I stay in the dungeon. The guards play their dice game. Someone changes the oil in the torches. I sleep on the stone when I can get comfortable, but mostly I stare at the ceiling or stretch my sore legs. On the rare occasion the guards are gone, I practice my fighting stances.
Rumi notices the book by the door on his next visit. Other than his lips pressing into a flat line, he barely registers my presence. Even so, it breaks up the monotony. He makes sure I have food and water, changes my bandages, and leaves.
He doesn’t bring the loom.
It’s hard for me to admit when I’ve made a mistake. I thought I’d been clever in getting him to agree to the deal. But I wasn’t clever—I was foolish. And naïve. I trusted a Llacsan to keep his word. Catalina isn’t here to see me fail, but if I don’t send a message soon, she’ll know I failed anyway.

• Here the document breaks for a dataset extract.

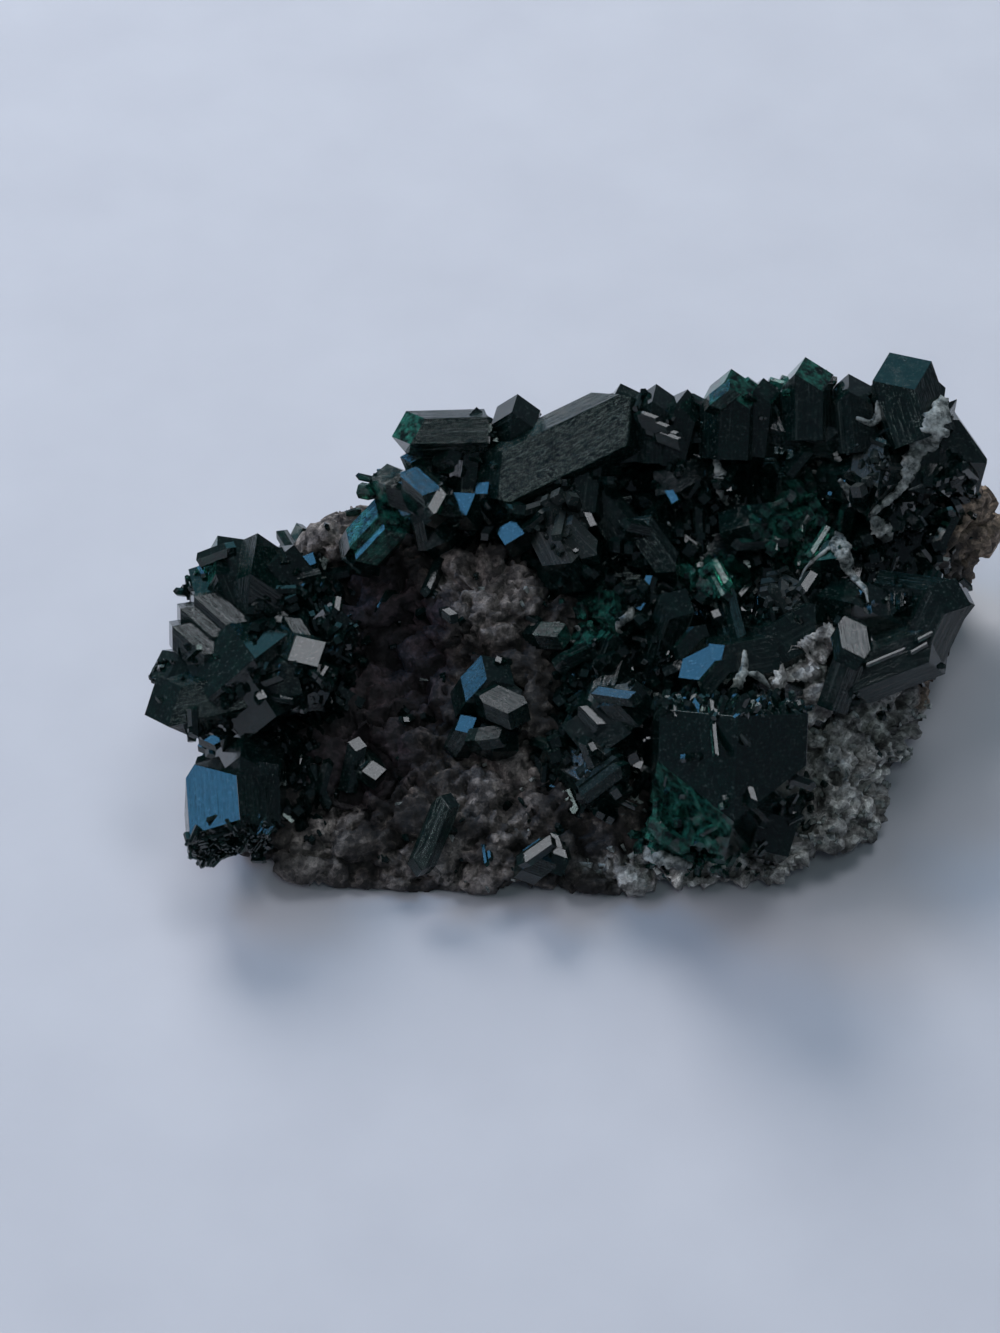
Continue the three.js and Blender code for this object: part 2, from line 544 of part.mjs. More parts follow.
const CLUSTERS = {
  left_lobe_crystals: { crystals: LEFT_LOBE },
  hollow_edge_crystals: { crystals: HOLLOW_EDGE },
  corner_crystals: { crystals: CORNER },
  large_front_crystals: { crystals: [...LARGE_FRONT, ...EMERALD_TUFT] },
  main_crystal_mass: {
    crystals: [...WEST_RIDGE, ...LONG_SLAB, ...TOP_RIDGE, ...MIDDLE, ...RIGHT],
    beds: MAIN_BEDS,
  },
  front_blade_crystal: { crystals: FRONT_BLADE },
  front_leaf_crystals: { crystals: FRONT_LEAVES },
  centre_facet_crystals: { crystals: CENTRE_FACETS },
  back_crystals: { crystals: BACK },
};

// ---- White seams ----

// Calcite filled the cracks between crystals last of all. A seam is a row of lumps along a curve.
function seamSolid({ course, lift, widths, lumps }, grow = 0) {
  const curve = new THREE.CatmullRomCurve3(
    course.map(([u, v]) => new THREE.Vector3(u, v, rockFront(u, v) + lift)),
  );
  const along = new THREE.Vector3();
  return joined(
    Array.from({ length: lumps }, (_, i) => {
      const t = i / (lumps - 1);
      const place = curve.getPoint(t);
      curve.getTangent(t, along);
      const size = THREE.MathUtils.lerp(...widths, t) / 2;
      const lump = new THREE.OctahedronGeometry(1, 0);
      const position = lump.getAttribute("position");
      const p = new THREE.Vector3();
      for (let k = 0; k < position.count; k++) {
        p.fromBufferAttribute(position, k);
        const uneven = 1 + 0.5 * noise.noise(2.1 * p.x + 5 * i, 2.1 * p.y, 2.1 * p.z);
        p.addScaledVector(along, p.dot(along)).multiplyScalar(size * uneven + grow);
        position.setXYZ(k, ...p.add(place).applyMatrix4(display).toArray());
      }
      return solidOf(lump);
    }),
  );
}

const SEAMS = {
  corner_calcite_seam: {
    course: [[33.4, 20.2], [32.2, 17.6], [31.0, 15.4], [30.2, 13.6], [28.6, 11.6], [26.8, 10.1]],
    lift: 4.6,
    widths: [2.4, 1.2],
    lumps: 8,
  },
  upper_calcite_seam: {
    course: [[24.2, 13.0], [25.4, 11.0], [24.8, 8.6], [24.0, 7.4], [24.8, 5.2], [26.0, 2.2]],
    lift: 4.4,
    widths: [1.3, 1.5],
    lumps: 10,
  },
};

// ---- Assembly ----

const specimen = new THREE.Group();
const DIOPTASE = { color: 0x0c3b33, roughness: 0.12, metalness: 0 };
const CALCITE = { color: 0xc9cdc2, roughness: 0.6, metalness: 0 };
const MATRIX = { color: 0x6e6156, roughness: 0.9, metalness: 0 };

const inside = { detail: INNER_DETAIL, rough: 0 };
const trim = floorBlock(LOWEST_CRYSTAL).add(rockShape({ depth: BED_DEPTH, ...inside }));
const deepTrim = rockShape({ depth: BED_DEPTH + 2 * CLEARANCE, ...inside });
const placed = [];
let sockets = null;

// Cuts a piece clear of those before it, and leaves a socket for those after it.
function place(name, finish, parts, grownParts) {
  const whole = joined(parts).subtract(sockets ? trim.add(sockets) : trim);
  const body = largest(whole);
  const kept = grownParts.filter((_, i) => parts[i].intersect(body).volume() > 0.01);
  placed.push({ name, finish, solid: body });
  sockets = sockets ? joined([sockets, ...kept]) : joined(kept);
}

for (const [name, seam] of Object.entries(SEAMS)) {
  place(name, CALCITE, [seamSolid(seam)], [seamSolid(seam, 2 * CLEARANCE)]);
}
for (const [name, { crystals, beds }] of Object.entries(CLUSTERS)) {
  const parts = (grow) => [
    ...crystals.map((crystal) => crystalSolid(crystal, grow)),
    ...(beds ? [crustSolid(beds, grow)] : []),
  ];
  place(name, DIOPTASE, parts(0), parts(2 * CLEARANCE));
}
const rock = rockShape({ bedded: true }).subtract(floorBlock(0)).subtract(sockets.subtract(deepTrim));
placed.push({ name: "matrix_rock", finish: MATRIX, solid: largest(rock) });

for (const { name, finish, solid } of placed) {
  const mesh = new THREE.Mesh(geometryOf(solid), new THREE.MeshStandardMaterial(finish));
  mesh.name = name;
  specimen.add(mesh);
}

const bounds = new THREE.Box3().setFromObject(specimen);
const centre = bounds.getCenter(new THREE.Vector3());
specimen.position.set(-centre.x, -centre.y, 0);

export default specimen;
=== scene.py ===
"""Dioptase specimen: dark green dioptase crystals grown over a wedge of brown matrix rock, with
seams of white calcite. The rock's trimmed underside lies on the floor."""

import math
import random

import bmesh
import bpy
from mathutils import Matrix, Vector, noise
from mathutils.bvhtree import BVHTree


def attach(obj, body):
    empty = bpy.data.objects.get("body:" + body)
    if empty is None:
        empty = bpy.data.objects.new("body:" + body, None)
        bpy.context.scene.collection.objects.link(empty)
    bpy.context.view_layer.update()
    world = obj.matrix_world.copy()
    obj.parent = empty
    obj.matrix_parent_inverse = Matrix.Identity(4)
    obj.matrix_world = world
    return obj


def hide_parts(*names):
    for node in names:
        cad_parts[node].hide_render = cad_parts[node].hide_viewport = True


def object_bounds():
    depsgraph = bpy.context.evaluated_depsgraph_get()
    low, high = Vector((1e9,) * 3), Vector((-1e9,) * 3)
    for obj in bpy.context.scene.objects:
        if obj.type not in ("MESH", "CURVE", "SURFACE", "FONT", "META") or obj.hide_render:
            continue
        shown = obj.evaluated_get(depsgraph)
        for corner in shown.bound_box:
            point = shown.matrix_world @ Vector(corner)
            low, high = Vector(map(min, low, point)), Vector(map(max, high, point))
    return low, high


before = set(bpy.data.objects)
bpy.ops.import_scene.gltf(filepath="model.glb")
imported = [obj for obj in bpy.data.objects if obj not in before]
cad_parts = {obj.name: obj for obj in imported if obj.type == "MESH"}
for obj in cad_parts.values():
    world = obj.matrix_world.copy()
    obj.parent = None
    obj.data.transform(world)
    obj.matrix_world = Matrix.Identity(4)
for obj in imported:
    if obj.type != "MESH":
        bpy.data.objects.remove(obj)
cad_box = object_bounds()
MM = 0.001

# ---- Camera ----
# The specimen is looked at square on to its display plane, which leans back from upright. On that
# plane u runs to the right, v up it and w out of it, and places on the specimen are given so.

DISPLAY_LEAN = math.radians(45)
DISPLAY_ORIGIN = Vector((-1.487, 12.658, 0)) * MM
CAMERA_AIM = Vector((-6.48, -3.645, 17)) * MM
CAMERA_REACH = 360 * MM
LENS = 108
CLIP_START = 10 * MM

rise, run = math.sin(DISPLAY_LEAN), math.cos(DISPLAY_LEAN)
display = Matrix.Translation(DISPLAY_ORIGIN) @ Matrix(
    ((1, 0, 0, 0), (0, rise, -run, 0), (0, run, rise, 0), (0, 0, 0, 1))
)
to_display = display.inverted()
away = Matrix.Translation(CAMERA_AIM + Vector((0, 0, CAMERA_REACH)))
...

A group of guards descend on my cell. Weak from lack of sleep, I don’t resist when a female guard, one of the few I’ve seen, lifts me by my armpits. I stumble and another helps her carry me from the dungeon. Moonlight cutting through the windows hurts my eyes, but I welcome the pain. The goddess revives me as if I’m drinking water after having none for days and days.
My head clears. My vision focuses. Small changes, but I feel them in my soul.
And when Atoc’s guards deposit me onto the bed inside the pigskin-colored room, the first thing I see standing in the middle is a loom.